Last week I was in a 1:1 coaching with a lady talking about her 13-year-old daughter. She wanted to develop her mindset to improve her results, and my advice was simple: if your daughter remains in sports for the next couple of years, consider yourself successful. I understand that my statement could be sillier but watching the other side of the coin is essential. How would you feel if your kid said he quits the sport because he no longer enjoys it? I've been in those shoes, and believe me when they decide, there is no way back.
Now I will be silly in the following statement, and I truly believe it. We have a significant impact on our son or daughter's results. Yes, you read well. We have the magic key if we play our cards well. These are the four cards you need to play the best hand of your life.
1- Be aware of our words and actions
The first issue we face is our habit of comparing our kids with others. It's the most poisoned task we can perform. There is always someone better; if he didn't show up yet, don't worry, he will appear soon. When we compare, we focus on our son's weaknesses, where it hurts. Every good coach knows they must develop their player's strengths instead of leveling up their game's dark side. All kids have strengths. If you have yet to find them, you have to keep searching. Also, they have an identity; they do things a certain way. They don't do the things your neighbor or a friend does. It's called character, and the more they can develop it, the better.
We add or subtract every time we speak. There is no space in the middle. Be positive and radiate a confident appearance. We communicate not only with words; our body language does so. An excellent, erect posture will reflect confidence. During tournaments, this is key, and please don't carry your cell phone. Your kid will want to make eye contact with you; if you are on your phone, you will miss such a golden chance.
2- Work with the Pros
Rely on professionals and people with proven track records to manage your kid's sports journey. Why am I saying this? Because if this isn't the case, you will be controlling what they are doing with your son and asking questions eroding the relationship. Let's create a business example: You are the CEO, and the coach is the manager. Once a month, you can have a meeting where he will explain the metrics, the way to achieve them, and the new development he is working on. So, with skilled professionals, you don't have to be involved in everyday decisions.
3- Family Balance
How we assign our attention to kids is another thing to take into account. Maybe not all of our sons are involved in sports; some of them can have other interests. Here is the tricky part, sports require our time; we provide our kid with transportation, and we share tournaments, so we spend a lot of time with him. The Forgotten Son comes to the play. Sharing activities with other family members is an art to develop.

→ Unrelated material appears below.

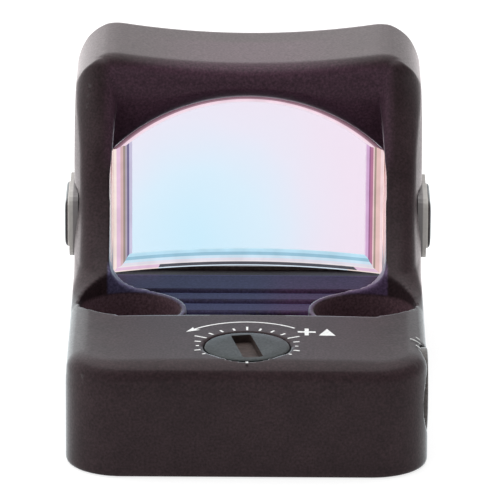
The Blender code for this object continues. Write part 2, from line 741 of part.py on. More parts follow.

Another thing to take into account is conversations during family time. The dinner table is the meeting point, where we catch up with our kids and talk about their day. We must be careful what we talk about because otherwise, we will talk about sports 100% of the time. Searching for other conversation topics is a wise move. Boys and girls are interested in different things, so we must be creative and have ideas in advance.
4- Be successful.
If you want your kid to succeed, you must become successful. One accurate definition of success is Earl Nightingale's: Success is the progressive realization of a worthy ideal. If your actions move you forward to your goal every day, you are successful. Success isn't about the results; it is about the journey so everyone can be a success.
There is a lovely story about Kobe. Yes, I am a big fan of sports icons, and by reading about their journeys, we can get valuable insights. Once he retired, he started in the film business and wrote novels where characters were involved in sports to spread the word about their benefits about them subtly. He wanted sports to be part of kids' lives, and with a wiser plot, he accomplished his mission. Anyway, even though he was successful in his new ventures, he couldn't show how tough he worked to his daughters; an office job is challenging to sell to a kid you are working hard. He believed in leading by example, so he started training basketball again so they could see firsthand sweat, grit, and persistence.
Bonus, a fifth card
5- Find a Hobby
You may think your life is attached 100% to your kids, and you are right. There is no time for you; you feel absorbed by the daily activities, and kids never slow down. There is always another tournament in another city or a new trainer to elevate their physical skills. I understand our kids require time, but we need to block some for ourselves. Business, our job, or taking care of our home don't count. Very few people love their job or what they do for a living. Find a hobby that fulfills you. For sure, you wanted to do something as a kid, never tried it, or your parents didn't give you space and the opportunity to pursue it. It can be playing an instrument, gardening, painting, writing, or playing a sport. You need to find an activity you enjoy regardless of the outcome. Shifting the focus from your kid to yourself is vital to unload some pressure from their back.
Let me share a little secret included in my latest book, ParentShift, about how I started playing the guitar. Even though I liked music, I never played an instrument when young; tennis and school didn't allow space for something else. When I was forty years old, I watched a YouTube video. Tony Melendez, a guy with no hands, was playing the guitar with his feet and doing it amazingly well. I thought, 'If he can do it with his feet, I can do it with my hands, ' and started playing.
Think about a hobby you can pursue, make a list of three, choose one, and start immediately. Your son or daughter not only will appreciate it. They will raise their game to another level.
Now that I have given you the five steps to mastery, I'll share my model. It's straightforward and challenging at the same time. Imagine yourself in a soccer game; you can relate now after watching the world cup in Qatar. You are on the bench with your team losing 1-0, and there are 5 minutes left to go. You jump on the field. What's expected from you? Expectations dictate that you must score as soon as you touch the ball, no less. That's what exactly your kid wants from you. To score, but the film doesn't end there. After scoring, you can't celebrate with your crowd. You can't brag about your performance. You can't hug all your team. You must silently say to yourself you rock it, return to the bench, and wait for the next time you are required. Simple, so simple, and challenging at the same time.
To summarize, work on yourself and be ready because, with kids, there isn't a second chance. Remember your five cards and why sports parenting is a skill you must practice every day.